# High mid or low grip what works best



## 3dgeek (Jul 26, 2006)

when shooting backtension does high mid or low grip matter. i am shooting a monster 7 scott longhorn and shrewd grip. thanks for your help


----------



## da white shoe (Mar 10, 2009)

There's a lot of different ways to shoot a bow.
None of them are wrong... if you can be absolutely consistant in your form.

I've tried them all and I cannot be consistant enough using anything but a low-wrist bowhand. I want nothing but bone to be in contact with the grip. Here's the how and why of it...

Before drawing my bow, I position my hand on the grip and start slightly pulling with my release to put some pressure on the string. I'm trying to find the exact position for my bow hand to be in. I want to feel all of the pressure from the bow at one point on my palm when I'm at full draw.
Where is this spot?
Pretend that there is a steel rod running parallel and exactly between the two bones inside your forearm. Where that rod would exit your palm is where this point is. This is the spot that will least effect the bow if you are a tiny bit inconsistant with something in your form. In other words, if you find this spot, it will help keep you from torquing the bow handle. I've learned to find my grip before drawing the bow on every shot. Also, once you start the draw, you do not want to move your bow hand AT ALL. Even small shifting of your bowhand will introduce torque.

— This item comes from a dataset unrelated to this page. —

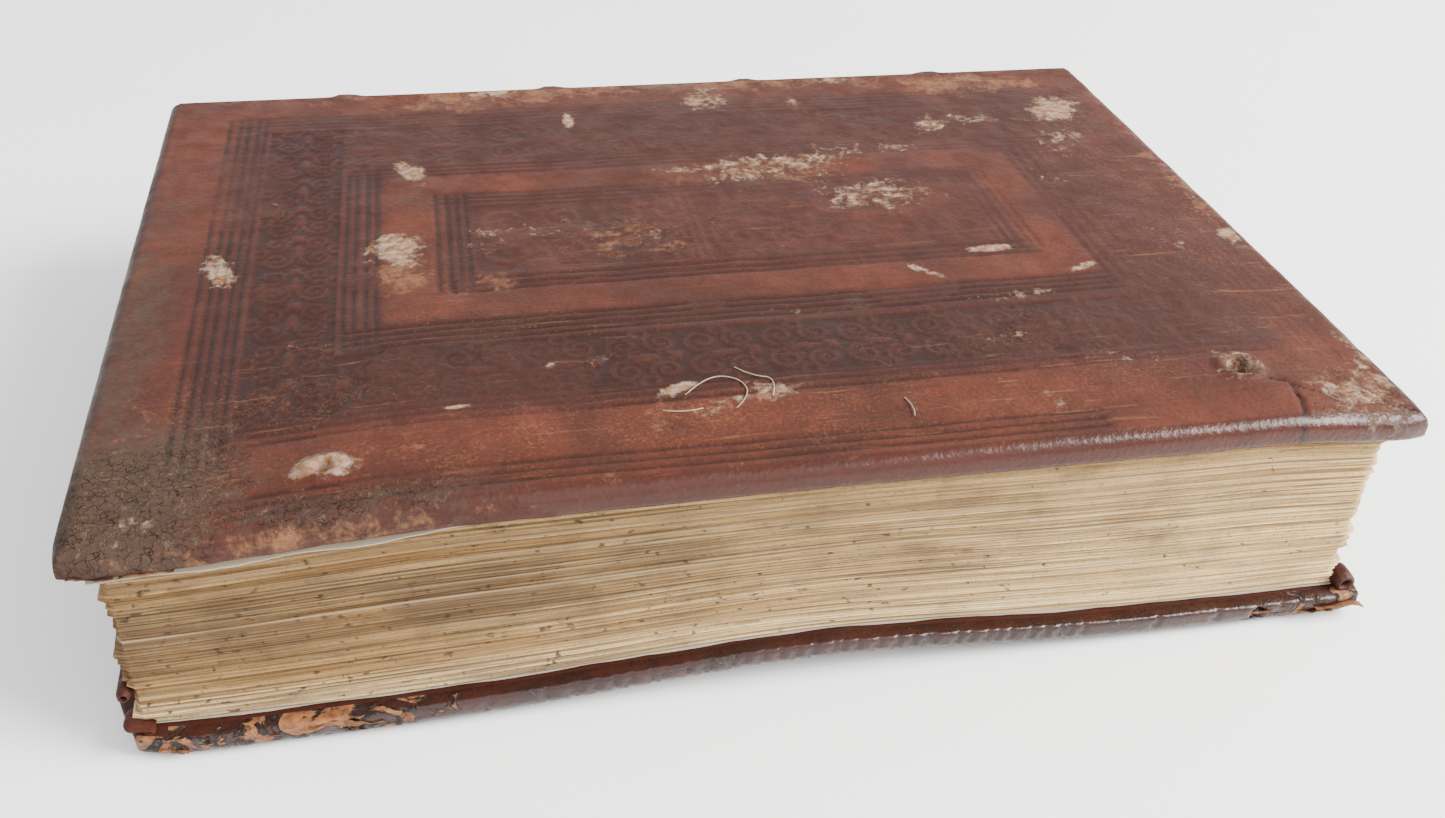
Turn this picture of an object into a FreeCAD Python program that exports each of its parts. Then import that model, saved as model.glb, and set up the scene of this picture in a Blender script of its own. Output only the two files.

But, like I said, there are a lot of ways to shoot a bow and shoot it well! Try 'em all and see what feels the best to you.
Good luck!


----------



## 3dgeek (Jul 26, 2006)

thanks white shoe sounds like good advice


----------



## mike 66 (Jan 21, 2010)

good advice from the white shoe, ill add the hand must be relaxed.........................


----------



## da white shoe (Mar 10, 2009)

mike 66 said:


> good advice from the white shoe, ill add the hand must be relaxed.........................


Yes sir! Not only both the hands, but arms, shoulders, torso and legs.... relaxed as much as you can. :thumbs_up


----------



## kjwhfsd (Sep 10, 2005)

actually it depends on wrist and forearm angle on what will work best for you


----------